Reflections . . .
“His Master’s Voice”
When the fall foliage starts to flame, a blanket of nostalgia descends upon our household. I rummage around in closets and turn up an assortment of old things. There is no accounting for such behavior. It is the obverse of spring-cleaning, I suppose.
One fall I transposed old LPs onto CDs, for I did not have the heart to toss out our collection of vinyl platters begun nearly fifty years ago without preserving the music my wife and I treasure as a chronicle of our lives. So it was that I spent a Saturday morning listening to an old record with the title “His Master’s Voice.” The singer was George Beverly Shea, better known as “Bev” to his legions of fans.
We had three Shea records, the oldest of which, “Christmas Hymns,” dates back to 1959, when Jan and I were beginning our senior years in high school, unaware of each other but apparently predisposed to liking the sound of a deep and velvety bass singing the message of the Good Book.
Bev Shea is not, as I long thought, a good ol’ southern boy, though he has long been associated with gospel music and Billy Graham, products of the religious culture of the American South. He was born in Winchester, Ontario, Canada, the son of a Methodist minister. One of the original members of the Graham crusade team and longtime gospel singer on the Graham “the Hour of Decision” radio series, Bev aged before our eyes.
Shea passed away in Asheville, North Carolina, on April 16, 2013, at the remarkable age of 104. Inmates at the Louisiana State Penitentiary had the honor of making the casket in which Shea was buried. Shea visited the prison prior to his death to inspect the handiwork of the inmates. One of them approached Shea, shoke his hand and said in a voice filled with awe, “I have never met a man who is 104.” Bev Shea deadpanned, “I haven’t either.”
For readers who are too young to have heard George Beverly Shea in his prime, I can only say that his voice, so deep and resonant, was the perfect instrument to capture the power of the old hymns he favored. I cannot sing “Nearer My God to Thee” or “Sweet Hour of Prayer” without hearing Bev in my head and wishing God had given me such a voice with which to bring legions of the unrepentant to their knees. It is said that when the Graham crusade went to Australia many years ago, Shea’s records outsold rock-and-roll ones during the height of the rock-and-roll craze.
I know that it is the message and not the medium that is important. God uses many means to communicate the truth that “He’s Got the Whole World in His Hands.” Still each of us wishes that we were more gifted, more eloquent in sharing “The Wonder of It All.” In our media-saturated age, where preachers have taken to Power-Point sermons and electronic gadgetry fills the newest temples of the Lord, it is hard to see how Christians gifted with a so-so voice and only a Sunday school knowledge of “What God has Promised” can be heard through the din of modernity.

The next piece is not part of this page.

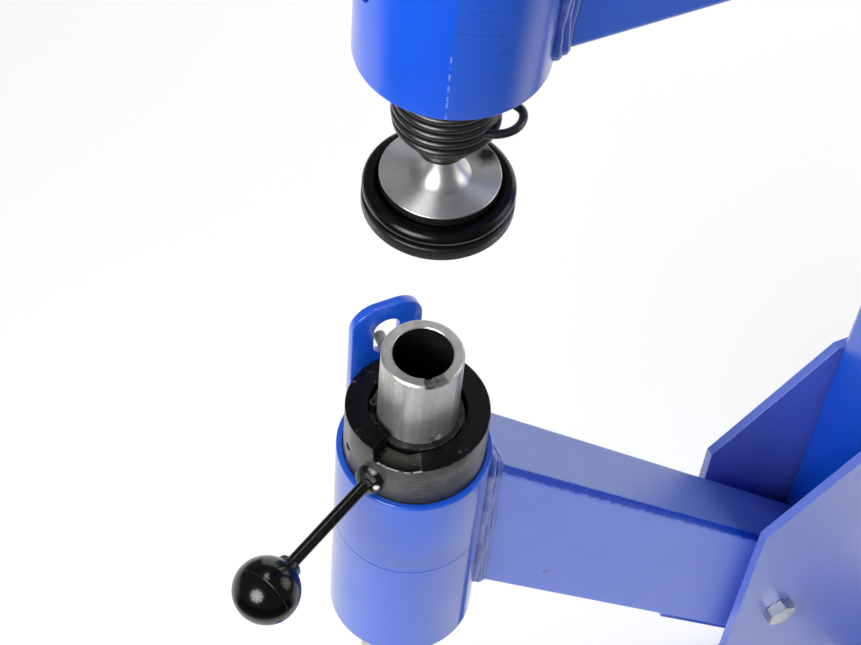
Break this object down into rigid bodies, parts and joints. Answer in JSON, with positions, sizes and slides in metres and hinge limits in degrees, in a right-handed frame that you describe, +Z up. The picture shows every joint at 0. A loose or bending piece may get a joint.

“The Wonder of It All,” to borrow the title of another of Bev’s favorite hymns, is that God does not require us to be gold-plated winners, only gold-plated faithful. When Shea was once asked where he would like to be when Christ returned, he said “On pitch!” Given his musical gifts, Shea might have been a star of stage and screen, but he chose instead to use his talent in the service of the Lord. “I’d Rather Have Jesus,” his song says.
We live in a noisy world.
With so much to distract us from being faithful witnesses for Jesus, it is all the more important to listen for the Master’s voice. Then “Standing on His Promises,” we shall be “Rocked in the Cradle of the Deep.”